Problem: debugging past decisions

At some point, the system will take decisions based on EmploymentSnapshot... A coworker writes us this:

Hi there, I'm working this on-call requests where I'm trying to understand
why we sent an email to this user with the wrong job title. I don't see
it anywhere. Does it ring a bell?

Charlie is right! Looking at the EmploymentSnapshot matching the time of the email, there the job title is the expected one and not the one of the email.

When passing an effective period to set_job_title, we can pass a period that’s in the past. It’s great to change the past according to new information of to fix mistakes. But, the tradeoff is that retroactive changes don’t play well with debugging.

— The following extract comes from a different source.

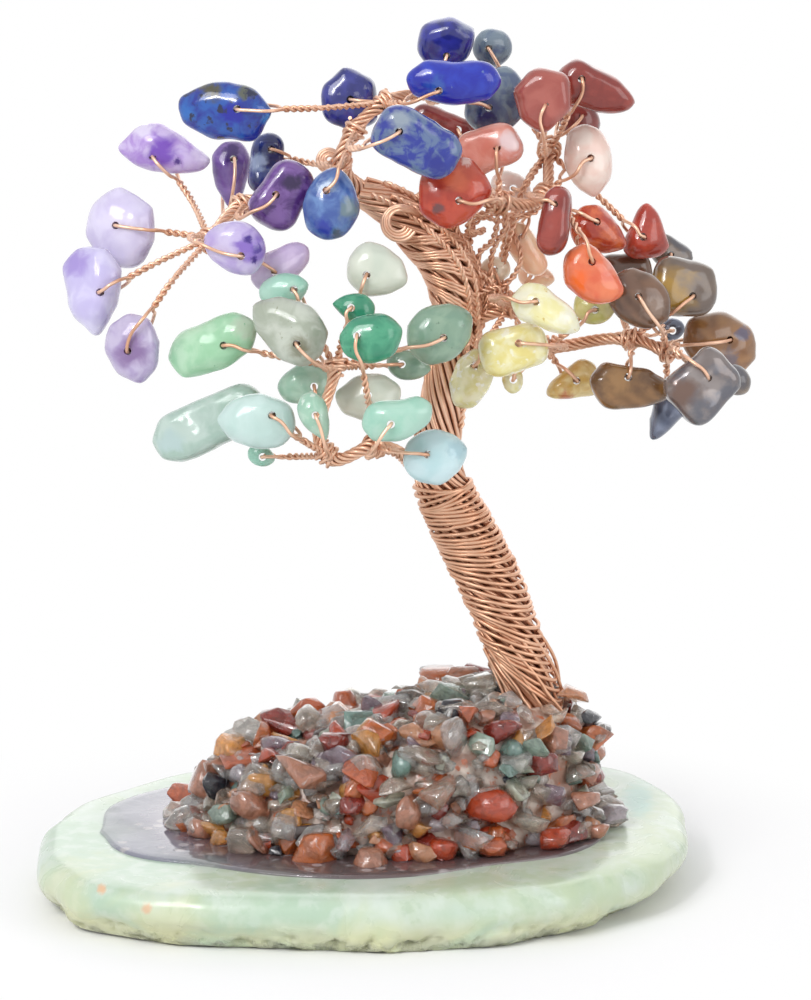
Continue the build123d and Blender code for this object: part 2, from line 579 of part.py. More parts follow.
def core_rings():
    """Corner rings of the heap's core, from the glue up."""
    rings = []
    for level, grow in core_profile_shares:
        ring = []
        for corner in range(core_sides):
            angle = math.tau * corner / core_sides
            x = core_lean * (1 - grow) + grow * core_length / 2 * math.cos(angle)
            y = grow * core_depth / 2 * math.sin(angle)
            ring.append(Vector(heap_offset + x, y, film_top + level * core_height))
        rings.append(ring)
    return rings


def core_planes():
    """The planes of the core's sides and top, facing outward."""
    rings = core_rings()
    planes = [(rings[-1][0], Vector(0, 0, 1))]
    for lower, upper in zip(rings, rings[1:]):
        for corner in range(core_sides):
            along = lower[(corner + 1) % core_sides] - lower[corner]
            planes.append((lower[corner], along.cross(upper[corner] - lower[corner]).normalized()))
    return planes


def seat_at(x, y, planes):
    """The seat of a chip above a place in plan: a point and the way its surface faces."""
    best = None
    for point, normal in planes:
        level = point.Z - (normal.X * (x - point.X) + normal.Y * (y - point.Y)) / normal.Z
        if best is None or level < best[0]:
            best = (level, normal)
    if best[0] < film_top:
        return Vector(x, y, film_top), Vector(0, 0, 1)
    return Vector(x, y, best[0]), best[1]


def chip_rings(seat, normal, size, pick):
    """Foot and top rings of one angular chip that stands on its seat."""
    level = Plane(origin=seat + normal * chip_seat, z_dir=normal)
    sides = pick.choice(chip_sides)
    spin = pick.random()
    shares = [pick.uniform(chip_side_share, 1) for _ in range(sides)]
    squash = pick.uniform(chip_width_share, 1)
    foot, top = pick.choice(chip_taper_shares)
    shift_x, shift_y = (pick.uniform(-chip_shift_share, chip_shift_share) * size for _ in range(2))
    rings = []
    for grow, height, shift in ((foot, 0, 0), (top, size * pick.uniform(*chip_height_shares), 1)):
        ring = []
        for corner, share in enumerate(shares):
            angle = math.tau * (corner + spin) / sides
            x = grow * share * size / 2 * math.cos(angle) + shift * shift_x
            y = grow * share * size / 2 * squash * math.sin(angle) + shift * shift_y
            ring.append(level.from_local_coords((x, y, height)))
        rings.append(ring)
    return rings


def side_normals(rings):
    foot, top = rings
    normals = [(foot[1] - foot[0]).cross(foot[2] - foot[1]).normalized()]
    for corner in range(len(foot)):
        along = foot[(corner + 1) % len(foot)] - foot[corner]
        normals.append(along.cross(top[corner] - foot[corner]).normalized())
    return [(normal.X, normal.Y, normal.Z) for normal in normals]


def apart(one, other):
    """Whether a plane parallel to a side of either chip has both chips clear of it."""
    (_, reach_a, corners_a, normals_a), (_, reach_b, corners_b, normals_b) = one, other
    if (one[0] - other[0]).length > reach_a + reach_b + chip_spacing:
        return True
    for nx, ny, nz in normals_a + normals_b:
        spans_a = [x * nx + y * ny + z * nz for x, y, z in corners_a]
        spans_b = [x * nx + y * ny + z * nz for x, y, z in corners_b]
        if max(min(spans_a) - max(spans_b), min(spans_b) - max(spans_a)) > chip_spacing:
            return True
    return False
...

Solution: consider a knowledge timeline

To access all the information, we can update our API to get the snapshot like it was when the email was sent.

class EmploymentSnapshot:
    ...
    snapshot_knowledge_at: datatime


class Employment(Model):
    ...

    def employment_snapshot_at(
        employment_id: UUID,
        at_time: datetime,
        known_at: datetime | None,  # None means the "most up to date knowledge"
    ) -> EmploymentSnapshot:
        ...

We can push down the knowledge timeline down to our Timeline container’s API:

class Timeline(Generic[T]):
    def fetch(self, at_time: datetime, known_at: datetime | None) -> T:
        ...

Alternative approaches to solve this problem are many. Two of them are worth mentioning:

• Event sourcing pattern/architecture (documentation)
• Generic audit log at the database/ORM (example)

Implementation

Finally, we’re getting to it!

You’ll find a Python implementation for the Timeline in this gist.

Conclusion

Those patterns are useful when dealing with an evolving state as soon as we care about what happened. We can introduce them gradually with minor changes to APIs and to their consumers.

This write-up left many questions unaddressed but one in particular: “how does this play with storage and querying?”. I’d be happy to write a follow-up article covering that!